‘Kiss On My List’: The song Van Halen ripped off from Hall and Oates

When Van Halen first arrived on the music scene, no one had heard anything like them. In a landscape still dominated by soft rock and progressive rock dominating the charts, Eddie Van Halen’s guitar tone combined with David Lee Roth’s energetic stage presence made the genre feel exciting yet again, leading to some of the most celebrated songs to ever come out of California. Although Eddie could have made a legacy out of almost anything that he played, he admitted that one of his pieces was taken note-for-note from the sounds of soft rock.

If you look at the music that Eddie was used to listening to, it was far from the sounds of soppy ballads in his youth. When talking about the first songs that he fell in love with, Eddie would talk about how much influence Eric Clapton’s guitar tone had on him when he was with Cream while also extolling the virtues of Tony Iommi’s work in Black Sabbath.

Even though Eddie gravitated towards heavy music, he also had a soft side. Along with playing various swing songs during his youth with his father, Eddie did open up to softer tracks as he got older, with his son Wolfgang remembering that he would cry listening to works like ‘Don’t Give Up’ by Peter Gabriel.

Although the guitar gave Eddie a great outlet, his musical vision was too great to be limited to one instrument. On Women and Children First, Eddie would get behind the keyboard for the first time, creating the sounds of distorted madness on tracks like ‘And The Cradle Will Rock’, leading many to believe that he was playing an affected guitar.

As Eddie became more interested in playing piano, the band started to take their sound in a pop-friendly direction, which didn’t always sit well with Roth. Against the frontman’s wishes, 1984 would become one of their most successful albums to date, scoring massive hits beginning with ‘Jump’.

Instead of being greeted with a Van Halen guitar lick, the opening sounds on the track were blaring synthesisers, with Eddie creating most of the song on the keyboard. Even though Eddie may have birthed an entire track tickling the ivories, he later admitted to listening to Hall and Oates when making the record.

Since the duo had become one of the biggest acts in pop music then, Eddie admitted to taking the crux of the riff from ‘Kiss On My List’. It’s easy to see the similarities once you listen to both of them back to back since both songs are in the same key and have the same syncopated rhythms going back and forth between both hands.

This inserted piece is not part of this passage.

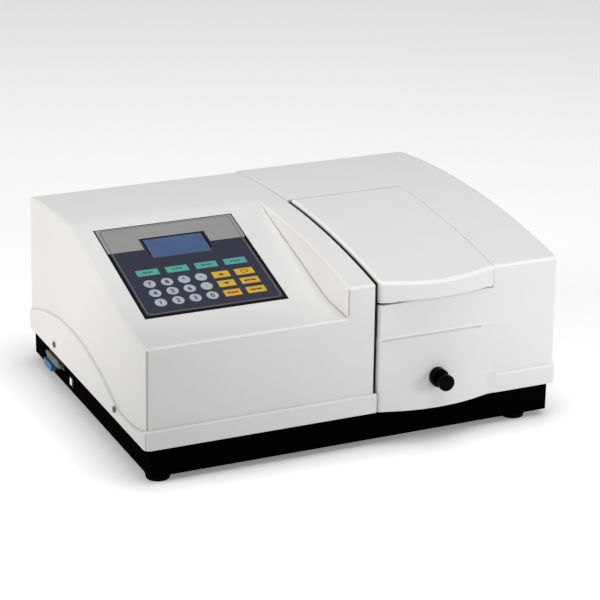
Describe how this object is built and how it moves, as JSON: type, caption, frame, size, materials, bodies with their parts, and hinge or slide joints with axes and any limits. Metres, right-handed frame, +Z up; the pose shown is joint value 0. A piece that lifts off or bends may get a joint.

Despite the similarities, Darryl Hall had no ill will towards the Van Halen camp, recalling later, “It’s something we all do. Eddie Van Halen told me that he copied the synth part from ‘Kiss on My List’ and used it in ‘Jump’. I don’t have a problem with that at all.” Although there could have been some legal trouble, the influence from the soul duo gave the world a soft rock romp and a hair metal banger out of the same lick.